Emerging from the dairy section, it finally came time to check out and head home. I had a cart full of food that resembled the American foodstuffs back home enough to be considered palatable. Before making it to the cash registers and check out lines — there were more than 1 in this grocery mega-store, still small by American comparisons — I had to meander my way through the displays of… chocolate. Some things do not change, and marketers in Eastern Europe were no different than their Western counterparts. The deluge of sweets were waiting for you before you could make your getaway, luring you to grasp your very own chocolate bar in a fit of sweet tooth passion. Yet this wasn’t just your brand name candy bars; there were bars of chocolate, chocolate with nuts, chocolate with mint or orange, chocolate with crispy rice, chocolate with raisins… whole flat bars of chocolate, with an astounding array of choices. Chocolate, like chai, soon became a regular element to my overseas diet. I claim that fancy chocolate bars with colorful wrappers were often the one element of my day that made me feel like I could make it to sunset and still get up the next morning. Nothing like hot tea and a few — by which I mean at least 10 — bites of chocolate to end the day and help hold back tears after feeling lost and lonely.

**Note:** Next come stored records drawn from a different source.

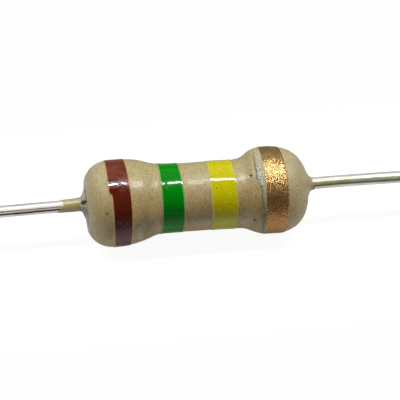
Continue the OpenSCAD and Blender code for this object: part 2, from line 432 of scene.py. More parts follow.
def make_turning_tree():
    """Turns a half section about X. Its points follow the coat's outline or lie about the lead's axis."""
    b, given = new_tree(
        "turning", "Geometry",
        {"Geometry": "Geometry", "Steps Round": STEPS_ROUND, "Lead Rise": LEAD_RISE,
         "Waist Radius": WAIST_R, "Bulge Radius": BULGE_R, "Waviness": 0.0,
         "Left Slant": 0.0, "Right Slant": 0.0, "Material": "Material"},
        {"Geometry": "Geometry"})
    section = given["Geometry"]
    mesh, row, angle = turning_grid(b, section, given["Steps Round"])
    point = sampled(b, section, row, b.made("GeometryNodeInputPosition"), "FLOAT_VECTOR")
    x, radius, _ = b.parts(point)
    on_coat, lead_share, neck_tip = [sampled(b, section, row, mesh_trait(b, name)) for name in SECTION_TRAITS]
    coat_radius, middle_y, middle_z = coat_at(b, given, x, angle, given["Waviness"])
    radius = radius + on_coat * coat_radius
    body_share = 1 - lead_share
    middle_y = middle_y * body_share
    middle_z = middle_z * body_share + given["Lead Rise"] * lead_share
    # Where the lacquer creeps along the wire it ends on a slant, with a ragged edge
    ragged = b.wander(ring(b, 0, angle, 0.3), 0.16, 0.8)
    slant = 0.2 - b.math("COSINE", b.math("RADIANS", angle) - math.radians(80)) + ragged
    on_right = b.math("GREATER_THAN", x, 0)
    size = given["Left Slant"] * (1 - on_right) + given["Right Slant"] * on_right
    x = x + neck_tip * size * slant
    place = around(b, x, radius, angle, middle_y, middle_z - lead_sag(b, x) * lead_share)
    mesh = stored(b, mesh, on_coat=on_coat)
    mesh = b.made("GeometryNodeSetPosition", {"Geometry": mesh, "Position": place})
    return finished(b, mesh, given["Material"])


def scar_width(b, angle):
    """The scar is narrow in front and wider further up."""
    return b.step(angle, 47, 62, 0.17, 0.3)


def make_flaws_tree():
    """The torn scar by the gold band, two pinholes, and the crease and hole at the left neck.

    The shares of the scar and of the crease and hole are stored on the mesh, for its finish.
    """
    b, given = new_tree(
        "lacquer_flaws", "Geometry",
        {"Geometry": "Geometry", "Scar Edge": GOLD_EDGES[0], "Scar Height": 0.014,
         "Chip Height": 0.035, "Pinhole Radius": 0.045, "Pinhole Depth": 0.07,
         "Crease Radius": CREASE_R, "Crease Depth": 0.05,
         "Hole Station": -4.39, "Hole Angle": 49.5, "Hole Length": 0.105,
         "Hole Breadth": 0.098, "Hole Depth": 0.13, "Lead Rise": LEAD_RISE},
        {"Geometry": "Geometry"})
    position = b.scaled(b.made("GeometryNodeInputPosition"), 1 / MM)
    x, y, z = b.parts(position)
    on_coat = mesh_trait(b, "on_coat")
    angle = b.angle(y, z)
    reach = b.reach(y, z)

    # The scar's far edge is torn open
    width = scar_width(b, angle) + b.step(angle, 20, -15, 0, 0.035)
    width = width + b.wander(position, 0.25, 0.07, detail=3)
    here = b.step(angle, -66, -40) * b.step(angle, 150, 120) * on_coat
    across = (x - given["Scar Edge"] + width) / width
    lifted = b.step(across, 0, 0.2) * b.step(across, 1.05, 0.8)
    torn = b.step(across, 0, 0.1) * b.step(across, 0.75, 0.4) * b.step(angle, 46, 56) * b.step(angle, 88, 74)
    chips = b.larger(b.noise(position, 0.075, detail=3, roughness=0.7) - 0.42, 0) * 3
    groove = b.crest(across, -0.08, 0.07) * -0.02
    lift = (lifted * given["Scar Height"] + torn * chips * given["Chip Height"] + groove) * here

    size = given["Pinhole Radius"]
    for pinhole_x, pinhole_angle in PINHOLES:
        away = b.reach(x - pinhole_x, (angle - pinhole_angle) * reach * ONE_DEGREE)
        pit = b.step(away, size * 1.25, size * 0.55) * given["Pinhole Depth"]
        lip = b.crest(away, size * 1.5, 0.02) * 0.004
        lift = lift + (lip - pit) * on_coat

    # At the left neck the crease gapes in front, above and below a hole that is open towards the front
    lead_z = z - given["Lead Rise"]
    lead_angle = b.angle(y, lead_z)
    lead_reach = b.reach(y, lead_z)
    sleeve_r = LEAD_R + 0.02
    at_neck = b.math("LESS_THAN", x, -4.2) * b.math("GREATER_THAN", lead_reach, sleeve_r)
    gaping = b.step(lead_angle, 150, 122) * b.step(lead_angle, 44, 52)
    gaping = gaping + b.step(lead_angle, -62, -40) * b.step(lead_angle, 22, 8)
    wander = b.wander(position, 0.25, 0.05)
    crease_radius = given["Crease Radius"] + b.step(lead_angle, 30, 0) * 0.09
    crease_radius = crease_radius + b.step(lead_angle, 60, 105) * 0.025
    crease = b.crest(reach + wander, crease_radius, 0.035) * gaping * at_neck
    hole_turn = b.math("RADIANS", lead_angle - given["Hole Angle"])
    along = (x - given["Hole Station"]) / given["Hole Length"]
    aside = b.math("SINE", hole_turn) * lead_reach / given["Hole Breadth"]
    facing = b.math("GREATER_THAN", b.math("COSINE", hole_turn), 0) * at_neck
    ragged = b.wander(position, 0.07, 0.5)
    hole = b.step(b.reach(along, aside) + ragged, 1.15, 0.65) * facing
    sunk = b.smaller(hole * given["Hole Depth"], b.larger(lead_reach - sleeve_r, 0))

    outwards = b.scaled(b.joined(0, y / reach, z / reach), lift)
    inwards = b.scaled(b.joined(0, y / lead_reach, lead_z / lead_reach), sunk * -1)
    into_body = b.joined(crease * given["Crease Depth"], 0, 0)
    offset = b.scaled(b.vector_math("ADD", b.vector_math("ADD", outwards, inwards), into_body), MM)
    mesh = stored(b, given["Geometry"], scar_share=here, scar_across=across,
                  crease_share=crease, hole_share=hole)
    return b.put_out(Geometry=b.made("GeometryNodeSetPosition", {"Geometry": mesh, "Offset": offset}))


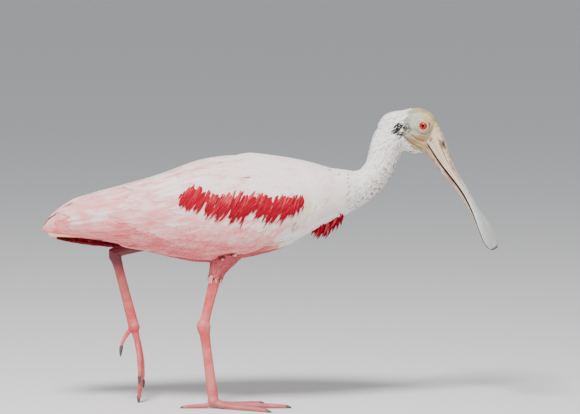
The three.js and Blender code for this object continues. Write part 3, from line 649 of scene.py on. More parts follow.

Yet on this occasion, I somehow managed to resist the callings of these colorful wrappers to make my way to the cash register. Now came the scary part: I had to interact with a native. My Russian vocabulary was sub-par and fledgling, at best. If I said a single word, they would know instantaneously that I was a foreigner. They probably could even pinpoint me as an American. Somehow this made me freeze up. I somehow felt the need to try and conceal my identity. Afraid of pick pockets? Maybe. Afraid of standing out? Absolutely. By speaking Russian, I would draw eyes and ears my way. While my friend Rand would surround himself with orphans, speak Russian loudly and boldly, and dance in the streets as though leading a cast of Annie, I somehow could not embrace the thought of being a circus act. “Oooh, come quick, the American is shopping here!” (And now we all come to see the irony. The very thing I feared from others, I find myself somehow doing now to them… observing, analyzing, talking about and drawing attention to the “foreigners.” The thing I once feared has metamorphosed into my saving grace toward understanding and embracing these strange years in a stranger land.)

Yet I unearthed the smallness of my courage out of my heart, and managed to even smile to an, as expected, unsmiling cashier. Now came the unexpected. How was I going to cart my purchases home? Where would the boxes of chai fit? Why, grocery bags of course! And yes, there they were, at the end of the counter! So, after no action on the part of the cashier after ringing up the tally and fumbling through my wad of strange bills to pay my tab, I start to put my purchases into the plastic bags. And you would have thought I lit the fire that started Mt. Vesuvius in the cashier’s brain. Streams of hurried and angry Russian words flowed from her mouth. I felt like I was committing a crime. I mean, goodness gracious, it’s a plastic bag, can’t I bag my own groceries if no one else is doing it? I must have had a priceless deer-in-headlights, knocked-off-my-feet-breathless look coupled with incomprehension and anxiety to cause the cashier to pause. The volcano sizzled just a bit. She repeated, stared at me, spoke slightly slower. I realized then that I, in actuality, was committing a crime. I had paid for all my groceries but had neglected to shell out 20 rubles for the plastic bag. Thus, this ignorant American meets yet another culture shock: the value of plastic bags. Both from a monetary standpoint, and as a cultural lesson.